Uğur Mumcu, hem ülkemiz hem de dünya tarafından "bir gazeteci ve bir yazar" olarak kabul edilmiştir. Ancak O asla, yalnızca bir gazeteci ve yazar değildir.
Uğur Mumcu, bir Atatürkçüdür, Cumhuriyetimizin yılmaz bekçisidir. Bir demokrasi aşığı ve savunucusu, bir yurtsever, insan hakları savunucusu bir hümanisttir. Haktan, adaletten, eşiklikten yanadır. Tüm bu özelliklerini, hiç bir şeyden çekinmeden, sakınmadan gazeteci ve yazarlığına yansıtmıştır. En dokunulmaz sanılan konulara el atmış, ülkemizin selameti için sahip olduğu her türlü bilgi ve belgeyi tereddüt etmeden yazı ve kitaplarına aktarmıştır. Külliyatı ve hayatı, Türkiye Cumhuriyeti'nin ilelebet var olması için vazgeçilmez bir yol gösterici olmuştur.

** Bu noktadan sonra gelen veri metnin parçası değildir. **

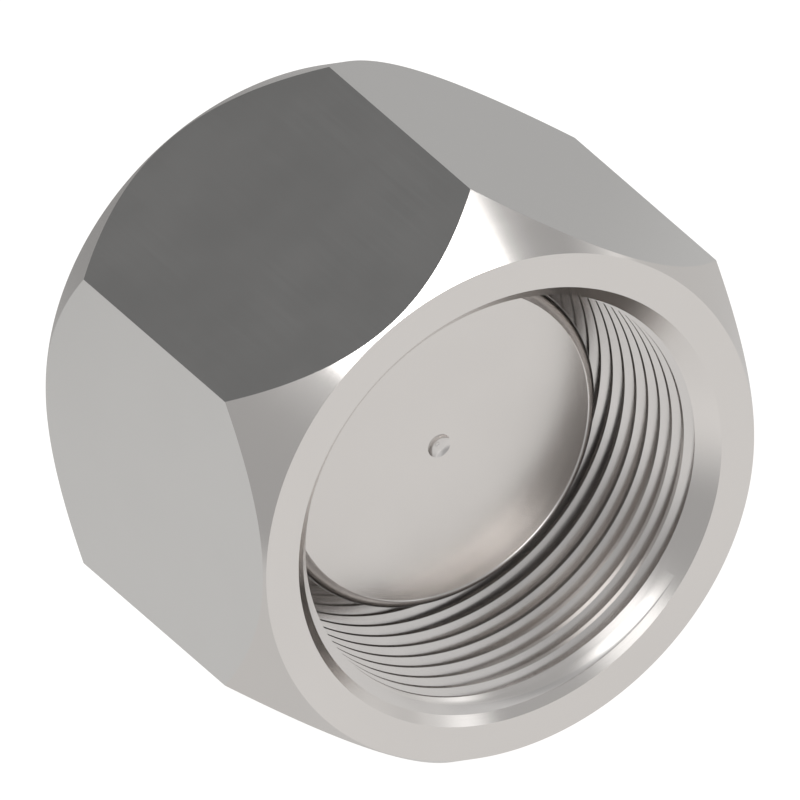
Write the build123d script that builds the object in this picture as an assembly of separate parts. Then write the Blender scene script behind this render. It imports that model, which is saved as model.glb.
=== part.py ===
from build123d import *
import math
import os

# Threaded protection cap, in millimetres: a hexagonal steel cap, turned from one piece of bar, that
# screws over a threaded spigot. A round boss stands inside it and enters the spigot's bore.
# The cap lies on one of its flats, with its mouth facing -Y. The origin is on the lower flat, midway
# along the cap. The functions below shape it upright, with its closed end on the XY plane and its
# mouth upwards, as it stands in a lathe's chuck, and lay_on_a_flat turns it over at the end.

# Inside thread, metric and right-handed. The solid's wall stands at the thread's crests.
thread_diameter = 30.0
thread_pitch = 1.5
thread_crest_flat = 0.25
thread_half_angle = 30.0

# Hexagon, 36 mm across its flats. The chamfer at each end is a cone round the axis.
flat_count = 6
wall_outside_thread = 3.0
end_face_inset = 0.12
chamfer_angle = 30.0

# Depths below the mouth, and the thickness under the slot's floor.
slot_depth = 20.0
base_thickness = 8.0
boss_setback = 9.0

# Mouth of the bore.
countersink_lip = 0.5
countersink_angle = 45.0

# Boss and the slot round it.
slot_width = 2.33
boss_edge_radius = 0.94
slot_corner_radius = 0.5

# Lathe centre mark in the middle of the boss, a shallow round dimple.
mark_diameter = 1.65
mark_depth = 0.25

# Worked out from the sizes above.
across_flats = thread_diameter + 2 * wall_outside_thread
corner_radius = across_flats / 2 / math.cos(math.pi / flat_count)
end_face_radius = across_flats / 2 - end_face_inset
length = base_thickness + slot_depth
boss_height = slot_depth - boss_setback
boss_top = length - boss_setback
# The root of the thread is flat over an eighth of its pitch.
thread_flank_width = (thread_pitch * 7 / 8 - thread_crest_flat) / 2
thread_depth = thread_flank_width / math.tan(math.radians(thread_half_angle))
bore_radius = thread_diameter / 2 - thread_depth
boss_radius = bore_radius - slot_width
countersink_radius = thread_diameter / 2 + countersink_lip
countersink_depth = (countersink_radius - bore_radius) / math.tan(math.radians(countersink_angle))

# How far a cutting tool's shape runs past the faces that it cuts.
overrun = 1.0


def turned(*outline):
    """The solid that an outline of (radius, height) points sweeps round the axis."""
    section = Plane.XZ * make_face(Polyline(*outline, close=True))
    return revolve(section, Axis.Z)


def hexagon_bar():
    """Plain hexagonal bar, with two corners on the X axis and two flats across the Y axis."""
    return extrude(RegularPolygon(radius=corner_radius, side_count=flat_count), amount=length)


def chamfered_envelope():
    """Barrel that both chamfers belong to. It is wider than the bar between them."""
    waist_radius = corner_radius + overrun
    slope_height = (waist_radius - end_face_radius) / math.tan(math.radians(chamfer_angle))
    return turned(
        (0, 0),
        (end_face_radius, 0),
        (waist_radius, slope_height),
        (waist_radius, length - slope_height),
        (end_face_radius, length),
        (0, length),
    )


def bore():
    """Blind bore with its countersink, as the shape that is cut away."""
    widening = overrun * math.tan(math.radians(countersink_angle))
    return turned(
        (0, base_thickness),
        (bore_radius, base_thickness),
        (bore_radius, length - countersink_depth),
        (countersink_radius + widening, length + overrun),
        (0, length + overrun),
    )


def centre_mark():
    """Ball that sinks the dimple into the boss."""
    ball_radius = ((mark_diameter / 2) ** 2 + mark_depth**2) / (2 * mark_depth)
    return Pos(0, 0, boss_top + ball_radius - mark_depth) * Sphere(ball_radius)


def boss():
    """Round boss with its free edge rounded. Its foot runs into the base, so the two are one."""
    full_height = boss_height + overrun
    post = Pos(0, 0, boss_top - full_height / 2) * Cylinder(boss_radius, full_height)
    rim = post.edges().group_by(Axis.Z)[-1]
    return fillet(rim, boss_edge_radius) - centre_mark()


def slot_corners(cap):
    """The two circles where the slot's walls meet its floor."""
    circles = cap.edges().filter_by(GeomType.CIRCLE)
    return circles.filter_by_position(Axis.Z, base_thickness, base_thickness)


def hex_cap():
    cap = (hexagon_bar() & chamfered_envelope()) - bore() + boss()
    return fillet(slot_corners(cap), slot_corner_radius)


def lay_on_a_flat(cap):
    """Turns the mouth from +Z to -Y, which leaves a flat facing down, and sets that flat at zero."""
    return Pos(0, length / 2, across_flats / 2) * Rot(90, 0, 0) * cap


os.makedirs("parts", exist_ok=True)
export_step(lay_on_a_flat(hex_cap()), "parts/hex_cap.step")
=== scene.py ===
import math

import bpy
import bmesh
from mathutils import Matrix, Vector


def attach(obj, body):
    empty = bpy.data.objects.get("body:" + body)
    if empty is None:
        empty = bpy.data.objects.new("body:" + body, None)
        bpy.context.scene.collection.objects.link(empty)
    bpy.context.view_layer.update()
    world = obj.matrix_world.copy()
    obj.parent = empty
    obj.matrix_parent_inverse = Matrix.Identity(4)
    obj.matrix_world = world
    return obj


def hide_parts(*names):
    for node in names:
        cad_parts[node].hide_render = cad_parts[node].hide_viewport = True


# Threaded protection cap, turned from one piece of stainless hexagonal bar. It lies on one of its
# flats with its mouth facing -Y. Its shape is worked out in millimetres round a lathe's axis, with
# the closed end at height 0 and the mouth upwards, and is then laid down into the frame.

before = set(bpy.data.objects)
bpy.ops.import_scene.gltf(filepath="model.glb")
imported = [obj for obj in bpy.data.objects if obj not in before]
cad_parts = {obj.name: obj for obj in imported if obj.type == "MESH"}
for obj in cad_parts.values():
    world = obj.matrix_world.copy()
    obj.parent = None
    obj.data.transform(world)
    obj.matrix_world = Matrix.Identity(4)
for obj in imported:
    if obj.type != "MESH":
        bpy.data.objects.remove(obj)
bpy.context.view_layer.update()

MM = 0.001
TURN = 2 * math.pi

# The same sizes as in the part's source, in millimetres and degrees.
PITCH = 1.5
THREAD_HALF_ANGLE = 30
CREST_RADIUS = 14.08
RIM_RADIUS = 15.5
ACROSS_FLATS = 36.0
END_FACE_RADIUS = 17.88
CHAMFER_ANGLE = 30
LENGTH = 28.0
SLOT_DEPTH = 20.0
BASE = 8.0
BOSS_TOP = 19.0
BOSS_RADIUS = 11.75
BOSS_EDGE = 0.94
SLOT_CORNER = 0.5
MARK_RADIUS = 0.825
MARK_DEPTH = 0.25

# The thread's profile. Its root is nearly sharp, and so a little wider than the nominal diameter.
CREST_FLAT = 0.31
ROOT_FLAT = 0.01

# The small point in the middle of the lathe centre's mark.
POINT_RADIUS = 0.16
POINT_DEPTH = 0.12

# The boss's edge is rounded up to this angle in degrees, and then comes a small lip, left by the tool
# round the face. Its corners run inwards. Each is given as its distances outwards from the circle
# that the rounding is centred on, and up from the face.
EDGE_END = 80
LIP = [(0.17, 0.08), (0.135, 0.03), (0.09, 0)]

# Worked out from the sizes above.
FLANK = (PITCH - CREST_FLAT - ROOT_FLAT) / 2
THREAD_HEIGHT = FLANK / math.tan(math.radians(THREAD_HALF_ANGLE))
CHAMFER_SLOPE = 1 / math.tan(math.radians(CHAMFER_ANGLE))
HEX_INRADIUS = ACROSS_FLATS / 2
WALL_END = SLOT_DEPTH - SLOT_CORNER

# Where the thread stands: the depth below the mouth of the middle of its first crest, at this
# angle round the axis. It runs out into the wall just above this depth.
THREAD_ANGLE = math.radians(280.89)
FIRST_CREST = 1.2
THREAD_END = 19.2
RUN_OUT = PITCH / 3

# Turns are numbered from the one that holds the first crest. Only this many of their corners, from
# the first one on, can meet the countersink.
TURNS = range(-2, 13)
CORNERS_AT_COUNTERSINK = 20

# How finely the shape is divided: columns round the axis, 600 so that they fall on the hexagon's
# corners, steps along each rounding, and rings on the closed end and on the boss's face, as radii.
COLUMNS = 600
SLOT_STEPS = 5
EDGE_STEPS = 12
MARK_STEPS = 6
END_RINGS = [6, 12]
FACE_RINGS = [7, 3]

# Points this near to each other, in metres, are one point. A point this near to the countersink, in
# millimetres, is on it. Edges sharper than this angle show as edges.
SAME_POINT = 1e-6
ON_COUNTERSINK = 1e-6
SHARP_ANGLE = math.radians(24)

# The steel's finishes: name, colour and roughness. A face's finish is its number in this list.
FINISHES = [
    ("turned_steel", (0.83, 0.8, 0.775, 1), 0.2),
    ("drawn_steel", (0.81, 0.8, 0.785, 1), 0.2),
    # The bore's steel and the crests' steel are the same steel made darker: painted shade on the
    # thread.
    ("bore_steel_painted_shade", (0.776, 0.752, 0.735, 1), 0.21),
    ("faced_steel", (0.83, 0.8, 0.775, 1), 0.24),
    ("crest_steel_painted_shade", (0.67, 0.65, 0.635, 1), 0.21),
]
TURNED, DRAWN, SHADED_BORE, FACED, CREST = range(5)

# Noise on the steel, as lumps to the metre and levels of detail: tool marks, grain, and patches. On
# the bar's drawn flats the marks are stretched along the bar.
MARKS = (5000, 2)
GRAIN = (6000, 1)
PATCHES = (150, 3)
DRAWN_STRETCH = (1, 0.02, 1)

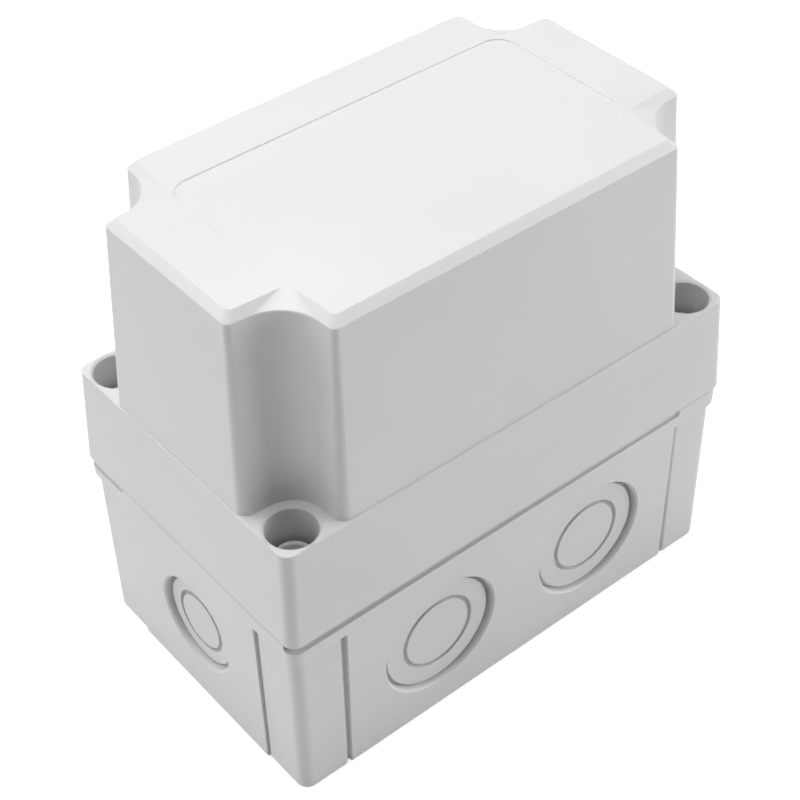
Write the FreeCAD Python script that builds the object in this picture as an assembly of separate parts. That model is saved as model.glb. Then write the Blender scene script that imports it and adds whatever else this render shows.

Ne yazık ki, bu büyük yurt sever, gazeteci ve yazarı koruyamadık. Elim güçler, 24 Ocak 1993 tarihinde kalleş bir tuzak ile onu aramızdan çekip aldılar. Belki küçük bir tesellidir ama, aramızdan çekip aldıkları O'nun naçiz bedenidir. Savunduğu düşüncelerinin, fikirlerinin, bu ulusa ve halka karşı beslediği büyük sevgi ve inancın her daim süreceğine olan inancım tamdır.
Aramızdan ayrılışının 29'ncu yılında Uğur Mumcu'yu bir kez daha saygı, sevgi ve minnetle anarken, aziz hatırası önünde saygıyla eğiliyorum.